* [STATED TASK]: Locate the line that contains "into its strips" and the line that contains "obj.matrix_world = world". Copy both of them exactly, together with every line between them, and no others.

* [DATA LINES]:
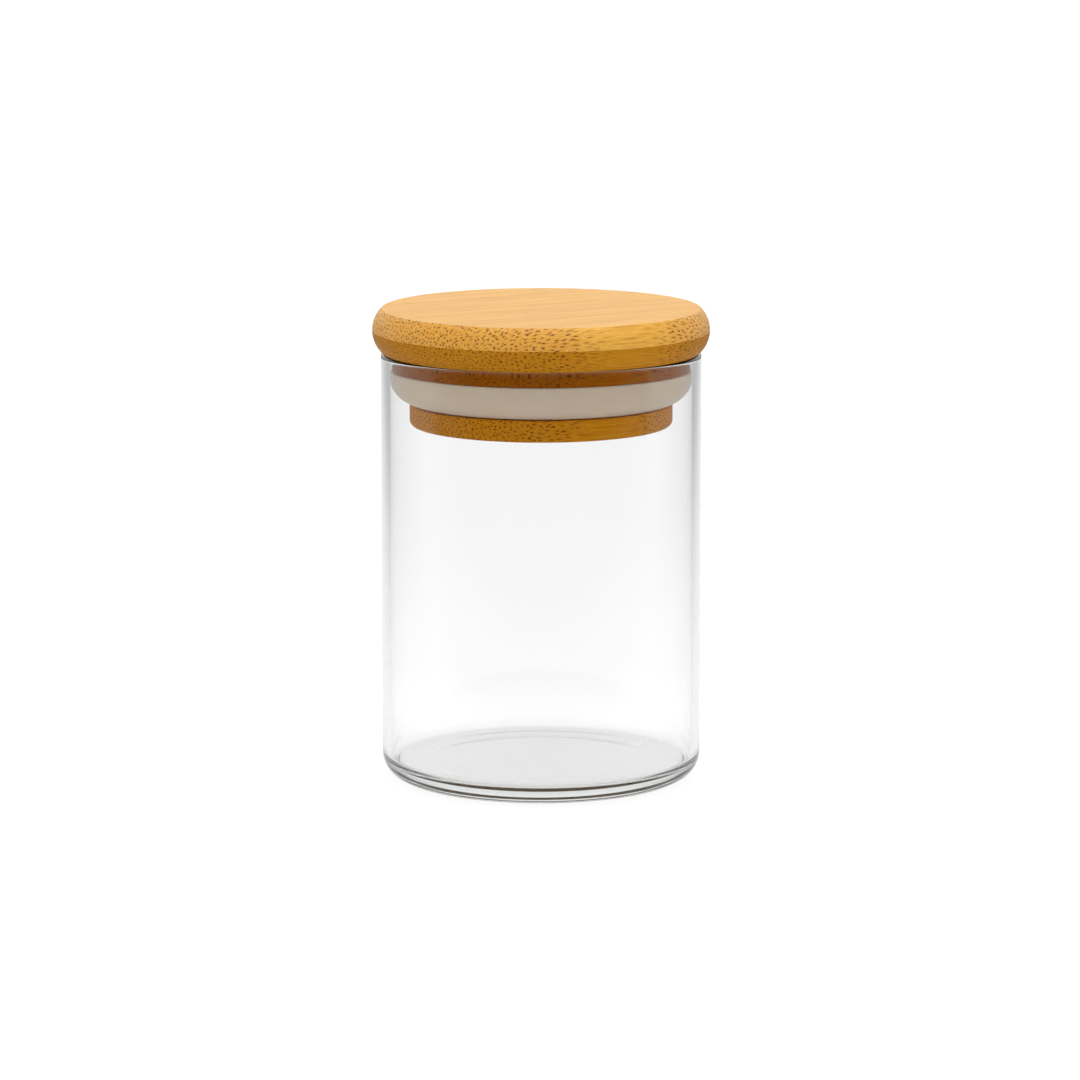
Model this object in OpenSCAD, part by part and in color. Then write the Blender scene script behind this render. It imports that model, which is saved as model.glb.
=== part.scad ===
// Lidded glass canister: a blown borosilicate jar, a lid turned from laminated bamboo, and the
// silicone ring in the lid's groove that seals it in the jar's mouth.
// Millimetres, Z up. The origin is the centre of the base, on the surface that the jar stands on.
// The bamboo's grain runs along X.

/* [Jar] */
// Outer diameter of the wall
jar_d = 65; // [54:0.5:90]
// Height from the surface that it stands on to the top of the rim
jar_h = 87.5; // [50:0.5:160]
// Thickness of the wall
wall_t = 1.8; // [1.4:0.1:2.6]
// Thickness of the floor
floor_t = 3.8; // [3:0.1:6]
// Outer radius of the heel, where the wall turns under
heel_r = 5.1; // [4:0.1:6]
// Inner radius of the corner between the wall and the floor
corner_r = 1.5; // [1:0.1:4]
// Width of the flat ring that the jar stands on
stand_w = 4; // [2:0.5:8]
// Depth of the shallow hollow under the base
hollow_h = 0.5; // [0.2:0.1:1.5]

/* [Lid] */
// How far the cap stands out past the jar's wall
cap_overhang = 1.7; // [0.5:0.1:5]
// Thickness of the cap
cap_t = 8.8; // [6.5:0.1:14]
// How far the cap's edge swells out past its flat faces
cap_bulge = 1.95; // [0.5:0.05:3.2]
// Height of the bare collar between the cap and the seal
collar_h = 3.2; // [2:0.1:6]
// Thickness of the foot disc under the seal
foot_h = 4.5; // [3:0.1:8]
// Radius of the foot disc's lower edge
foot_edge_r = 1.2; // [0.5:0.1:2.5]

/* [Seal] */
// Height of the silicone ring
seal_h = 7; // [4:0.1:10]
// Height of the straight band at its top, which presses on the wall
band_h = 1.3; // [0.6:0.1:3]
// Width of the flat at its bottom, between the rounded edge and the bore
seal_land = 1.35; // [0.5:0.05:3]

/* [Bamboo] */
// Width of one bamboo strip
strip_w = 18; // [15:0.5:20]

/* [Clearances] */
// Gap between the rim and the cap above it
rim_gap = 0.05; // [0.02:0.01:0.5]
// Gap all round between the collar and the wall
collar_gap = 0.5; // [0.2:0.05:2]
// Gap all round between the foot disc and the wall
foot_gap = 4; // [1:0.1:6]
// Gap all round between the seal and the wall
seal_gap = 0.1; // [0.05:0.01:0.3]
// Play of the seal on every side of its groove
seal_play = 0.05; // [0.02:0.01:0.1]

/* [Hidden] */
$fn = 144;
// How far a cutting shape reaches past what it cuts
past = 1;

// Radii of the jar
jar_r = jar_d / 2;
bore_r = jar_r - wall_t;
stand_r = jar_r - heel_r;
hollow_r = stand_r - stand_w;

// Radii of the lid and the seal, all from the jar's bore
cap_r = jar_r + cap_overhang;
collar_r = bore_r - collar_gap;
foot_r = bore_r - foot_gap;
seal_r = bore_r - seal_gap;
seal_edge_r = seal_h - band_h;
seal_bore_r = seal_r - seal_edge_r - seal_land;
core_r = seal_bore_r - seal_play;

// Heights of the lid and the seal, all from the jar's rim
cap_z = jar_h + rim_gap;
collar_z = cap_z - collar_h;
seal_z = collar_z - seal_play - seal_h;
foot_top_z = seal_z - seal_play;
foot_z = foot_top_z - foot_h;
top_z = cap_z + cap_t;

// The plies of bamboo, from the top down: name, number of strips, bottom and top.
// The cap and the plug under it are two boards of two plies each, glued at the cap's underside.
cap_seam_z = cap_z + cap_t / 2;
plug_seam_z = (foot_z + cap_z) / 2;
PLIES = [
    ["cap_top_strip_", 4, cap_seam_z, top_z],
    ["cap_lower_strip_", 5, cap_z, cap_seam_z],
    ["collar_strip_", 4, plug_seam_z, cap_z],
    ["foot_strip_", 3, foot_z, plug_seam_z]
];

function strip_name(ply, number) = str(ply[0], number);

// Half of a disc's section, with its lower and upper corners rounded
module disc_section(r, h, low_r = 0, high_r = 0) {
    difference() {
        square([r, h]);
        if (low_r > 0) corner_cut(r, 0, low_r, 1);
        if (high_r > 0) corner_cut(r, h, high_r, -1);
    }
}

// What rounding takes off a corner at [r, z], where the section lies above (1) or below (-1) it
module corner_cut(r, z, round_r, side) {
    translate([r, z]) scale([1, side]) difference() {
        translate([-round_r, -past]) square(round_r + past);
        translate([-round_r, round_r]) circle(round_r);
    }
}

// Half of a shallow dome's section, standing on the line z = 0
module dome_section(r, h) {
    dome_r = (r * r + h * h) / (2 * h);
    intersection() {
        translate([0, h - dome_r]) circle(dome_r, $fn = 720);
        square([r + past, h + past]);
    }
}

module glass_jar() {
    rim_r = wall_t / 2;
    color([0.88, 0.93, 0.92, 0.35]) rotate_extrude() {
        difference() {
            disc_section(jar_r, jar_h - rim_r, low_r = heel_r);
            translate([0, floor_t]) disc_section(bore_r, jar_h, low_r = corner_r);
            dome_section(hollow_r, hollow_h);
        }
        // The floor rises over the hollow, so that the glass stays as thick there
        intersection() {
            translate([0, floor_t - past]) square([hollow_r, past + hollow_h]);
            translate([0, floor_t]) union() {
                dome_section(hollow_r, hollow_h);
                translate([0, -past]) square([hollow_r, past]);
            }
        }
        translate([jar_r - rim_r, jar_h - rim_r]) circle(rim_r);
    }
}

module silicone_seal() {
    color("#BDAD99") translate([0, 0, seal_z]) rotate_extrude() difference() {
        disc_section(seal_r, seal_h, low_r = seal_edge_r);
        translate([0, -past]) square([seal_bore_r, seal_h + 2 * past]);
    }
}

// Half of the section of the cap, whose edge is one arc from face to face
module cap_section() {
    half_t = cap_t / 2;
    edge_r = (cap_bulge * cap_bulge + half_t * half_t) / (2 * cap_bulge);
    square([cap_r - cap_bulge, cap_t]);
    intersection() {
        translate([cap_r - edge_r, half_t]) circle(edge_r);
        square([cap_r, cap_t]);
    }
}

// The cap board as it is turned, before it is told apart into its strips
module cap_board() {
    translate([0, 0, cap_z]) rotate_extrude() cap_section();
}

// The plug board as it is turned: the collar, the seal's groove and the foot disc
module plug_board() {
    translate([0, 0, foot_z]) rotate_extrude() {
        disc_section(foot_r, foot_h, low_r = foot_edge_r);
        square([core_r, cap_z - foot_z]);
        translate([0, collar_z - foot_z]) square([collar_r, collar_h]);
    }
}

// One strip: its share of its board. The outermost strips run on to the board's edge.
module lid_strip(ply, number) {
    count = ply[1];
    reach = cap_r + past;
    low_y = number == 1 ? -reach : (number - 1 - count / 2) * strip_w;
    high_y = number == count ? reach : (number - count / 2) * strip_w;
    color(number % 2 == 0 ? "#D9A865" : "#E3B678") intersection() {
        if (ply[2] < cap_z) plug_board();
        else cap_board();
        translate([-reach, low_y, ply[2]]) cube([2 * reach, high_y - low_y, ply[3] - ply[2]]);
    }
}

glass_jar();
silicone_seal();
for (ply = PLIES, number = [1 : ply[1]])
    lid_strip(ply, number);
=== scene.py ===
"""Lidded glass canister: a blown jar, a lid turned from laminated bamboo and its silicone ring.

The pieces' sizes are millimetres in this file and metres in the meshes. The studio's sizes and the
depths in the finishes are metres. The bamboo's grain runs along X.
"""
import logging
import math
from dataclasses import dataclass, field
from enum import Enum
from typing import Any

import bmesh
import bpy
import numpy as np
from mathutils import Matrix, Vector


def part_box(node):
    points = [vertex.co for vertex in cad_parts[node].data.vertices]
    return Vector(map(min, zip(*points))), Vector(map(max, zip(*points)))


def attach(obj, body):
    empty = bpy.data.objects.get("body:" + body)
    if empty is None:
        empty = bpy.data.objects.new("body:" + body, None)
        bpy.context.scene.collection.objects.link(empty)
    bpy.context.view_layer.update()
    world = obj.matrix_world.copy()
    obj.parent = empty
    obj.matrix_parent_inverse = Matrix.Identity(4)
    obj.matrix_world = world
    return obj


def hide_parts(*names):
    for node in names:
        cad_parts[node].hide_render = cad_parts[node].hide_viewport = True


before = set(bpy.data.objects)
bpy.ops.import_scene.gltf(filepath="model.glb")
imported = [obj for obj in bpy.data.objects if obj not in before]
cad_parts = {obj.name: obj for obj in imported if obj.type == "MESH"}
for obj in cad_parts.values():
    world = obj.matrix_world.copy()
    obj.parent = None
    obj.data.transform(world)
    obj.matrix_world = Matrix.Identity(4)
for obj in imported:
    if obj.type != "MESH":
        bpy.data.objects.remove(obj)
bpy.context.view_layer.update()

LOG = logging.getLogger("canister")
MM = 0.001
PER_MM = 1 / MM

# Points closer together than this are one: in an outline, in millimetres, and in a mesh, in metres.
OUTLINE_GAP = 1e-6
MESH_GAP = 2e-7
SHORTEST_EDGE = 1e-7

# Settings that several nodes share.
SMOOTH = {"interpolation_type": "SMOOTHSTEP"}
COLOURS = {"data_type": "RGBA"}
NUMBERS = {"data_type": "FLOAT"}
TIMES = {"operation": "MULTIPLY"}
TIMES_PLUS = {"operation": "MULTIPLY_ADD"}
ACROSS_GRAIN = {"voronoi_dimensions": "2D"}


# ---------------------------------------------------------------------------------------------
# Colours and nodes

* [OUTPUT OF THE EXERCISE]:
// The cap board as it is turned, before it is told apart into its strips
module cap_board() {
    translate([0, 0, cap_z]) rotate_extrude() cap_section();
}

// The plug board as it is turned: the collar, the seal's groove and the foot disc
module plug_board() {
    translate([0, 0, foot_z]) rotate_extrude() {
        disc_section(foot_r, foot_h, low_r = foot_edge_r);
        square([core_r, cap_z - foot_z]);
        translate([0, collar_z - foot_z]) square([collar_r, collar_h]);
    }
}

// One strip: its share of its board. The outermost strips run on to the board's edge.
module lid_strip(ply, number) {
    count = ply[1];
    reach = cap_r + past;
    low_y = number == 1 ? -reach : (number - 1 - count / 2) * strip_w;
    high_y = number == count ? reach : (number - count / 2) * strip_w;
    color(number % 2 == 0 ? "#D9A865" : "#E3B678") intersection() {
        if (ply[2] < cap_z) plug_board();
        else cap_board();
        translate([-reach, low_y, ply[2]]) cube([2 * reach, high_y - low_y, ply[3] - ply[2]]);
    }
}

glass_jar();
silicone_seal();
for (ply = PLIES, number = [1 : ply[1]])
    lid_strip(ply, number);
=== scene.py ===
"""Lidded glass canister: a blown jar, a lid turned from laminated bamboo and its silicone ring.

The pieces' sizes are millimetres in this file and metres in the meshes. The studio's sizes and the
depths in the finishes are metres. The bamboo's grain runs along X.
"""
import logging
import math
from dataclasses import dataclass, field
from enum import Enum
from typing import Any

import bmesh
import bpy
import numpy as np
from mathutils import Matrix, Vector


def part_box(node):
    points = [vertex.co for vertex in cad_parts[node].data.vertices]
    return Vector(map(min, zip(*points))), Vector(map(max, zip(*points)))


def attach(obj, body):
    empty = bpy.data.objects.get("body:" + body)
    if empty is None:
        empty = bpy.data.objects.new("body:" + body, None)
        bpy.context.scene.collection.objects.link(empty)
    bpy.context.view_layer.update()
    world = obj.matrix_world.copy()
    obj.parent = empty
    obj.matrix_parent_inverse = Matrix.Identity(4)
    obj.matrix_world = world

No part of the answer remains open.